## start

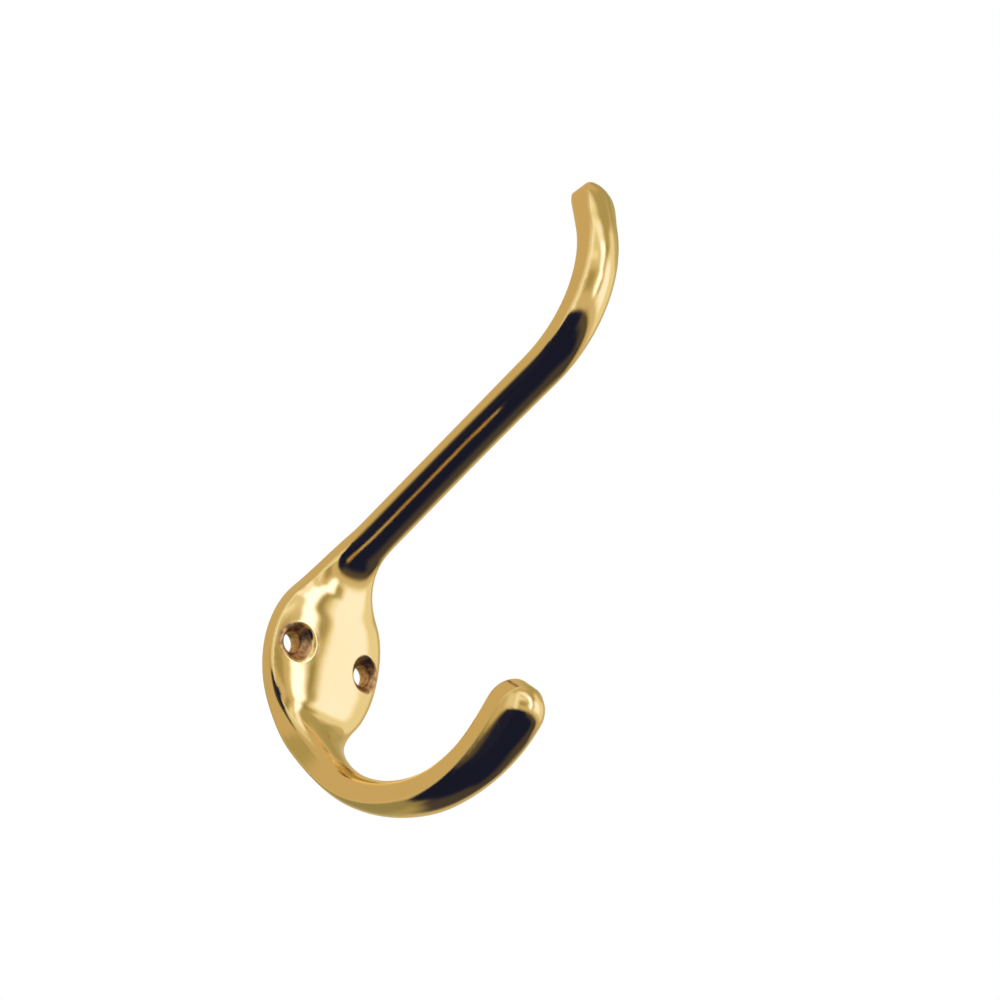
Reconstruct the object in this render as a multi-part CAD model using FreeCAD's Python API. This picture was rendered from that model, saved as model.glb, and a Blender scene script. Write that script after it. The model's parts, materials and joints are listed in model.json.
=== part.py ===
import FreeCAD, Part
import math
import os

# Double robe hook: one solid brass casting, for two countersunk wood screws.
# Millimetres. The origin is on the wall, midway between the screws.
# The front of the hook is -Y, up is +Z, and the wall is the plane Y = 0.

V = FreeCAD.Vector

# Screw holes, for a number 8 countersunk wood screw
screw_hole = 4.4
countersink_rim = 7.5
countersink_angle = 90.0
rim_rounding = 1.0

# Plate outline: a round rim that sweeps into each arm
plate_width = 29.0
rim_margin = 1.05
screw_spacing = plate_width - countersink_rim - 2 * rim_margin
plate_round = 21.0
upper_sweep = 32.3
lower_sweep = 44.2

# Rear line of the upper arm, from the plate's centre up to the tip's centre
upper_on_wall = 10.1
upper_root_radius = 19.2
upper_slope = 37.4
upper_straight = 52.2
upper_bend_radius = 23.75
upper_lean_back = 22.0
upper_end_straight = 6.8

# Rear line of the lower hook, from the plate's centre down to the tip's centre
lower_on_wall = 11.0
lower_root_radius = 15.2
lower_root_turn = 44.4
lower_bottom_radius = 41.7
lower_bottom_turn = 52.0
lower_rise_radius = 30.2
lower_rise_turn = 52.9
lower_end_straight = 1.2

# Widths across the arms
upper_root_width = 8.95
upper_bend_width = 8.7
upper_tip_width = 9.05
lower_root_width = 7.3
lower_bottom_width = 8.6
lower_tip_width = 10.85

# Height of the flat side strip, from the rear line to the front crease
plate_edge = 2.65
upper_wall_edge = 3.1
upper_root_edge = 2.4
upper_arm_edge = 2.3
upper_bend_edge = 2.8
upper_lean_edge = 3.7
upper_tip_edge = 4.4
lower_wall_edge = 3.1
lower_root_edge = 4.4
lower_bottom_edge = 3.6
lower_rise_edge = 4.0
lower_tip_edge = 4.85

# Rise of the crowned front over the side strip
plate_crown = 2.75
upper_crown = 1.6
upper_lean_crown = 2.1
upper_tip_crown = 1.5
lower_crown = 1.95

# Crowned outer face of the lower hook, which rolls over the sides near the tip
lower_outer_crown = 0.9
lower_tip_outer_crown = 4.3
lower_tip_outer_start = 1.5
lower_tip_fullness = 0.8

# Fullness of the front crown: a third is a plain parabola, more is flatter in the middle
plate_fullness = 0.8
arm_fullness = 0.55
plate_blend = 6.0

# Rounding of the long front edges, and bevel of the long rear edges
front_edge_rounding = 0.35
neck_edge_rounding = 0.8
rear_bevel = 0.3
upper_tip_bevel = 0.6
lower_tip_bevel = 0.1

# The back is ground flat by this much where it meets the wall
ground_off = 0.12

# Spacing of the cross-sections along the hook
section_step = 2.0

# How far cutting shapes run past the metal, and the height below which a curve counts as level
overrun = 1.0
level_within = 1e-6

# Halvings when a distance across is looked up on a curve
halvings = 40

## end

PROBLEM TO SOLVE =>
Print, please, the lines above from the very first through the one that holds "rim_rounding = 1.0", both included, word for word and with nothing else.

SOLUTION TO THE EXERCISE =>
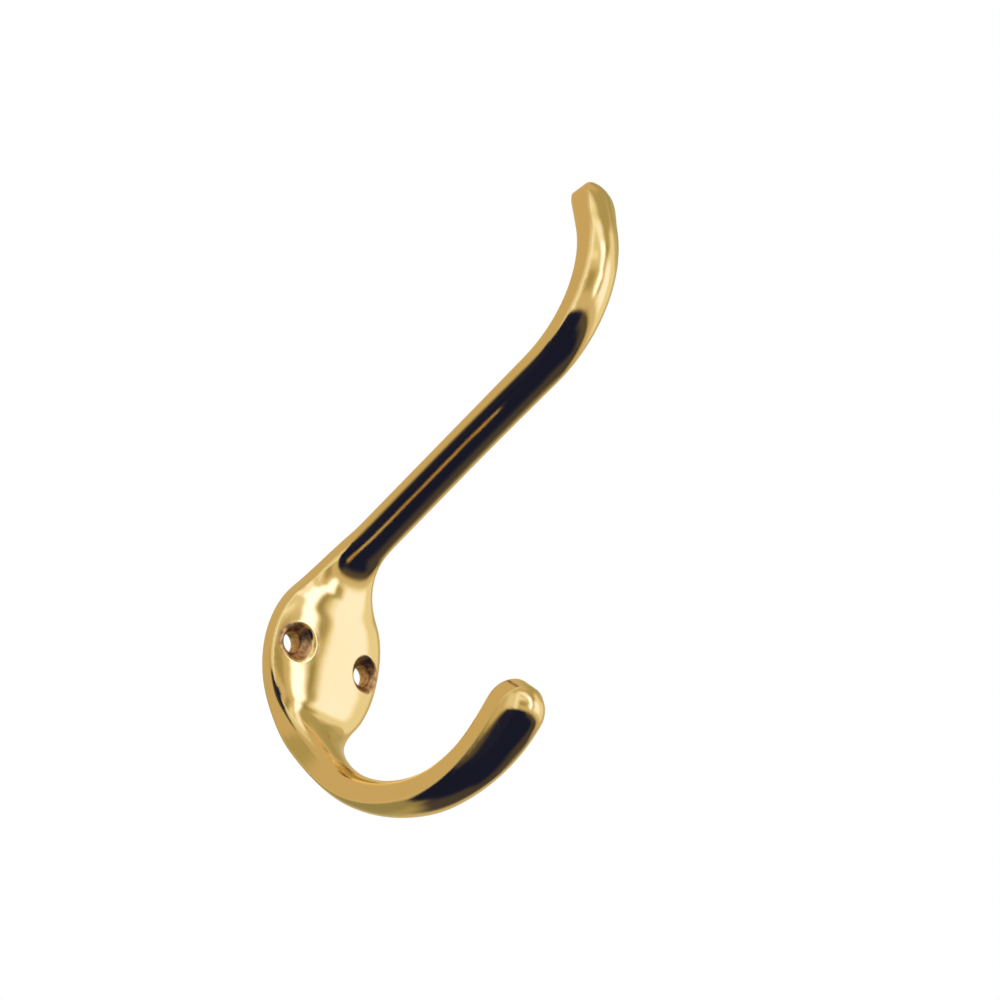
Reconstruct the object in this render as a multi-part CAD model using FreeCAD's Python API. This picture was rendered from that model, saved as model.glb, and a Blender scene script. Write that script after it. The model's parts, materials and joints are listed in model.json.
=== part.py ===
import FreeCAD, Part
import math
import os

# Double robe hook: one solid brass casting, for two countersunk wood screws.
# Millimetres. The origin is on the wall, midway between the screws.
# The front of the hook is -Y, up is +Z, and the wall is the plane Y = 0.

V = FreeCAD.Vector

# Screw holes, for a number 8 countersunk wood screw
screw_hole = 4.4
countersink_rim = 7.5
countersink_angle = 90.0
rim_rounding = 1.0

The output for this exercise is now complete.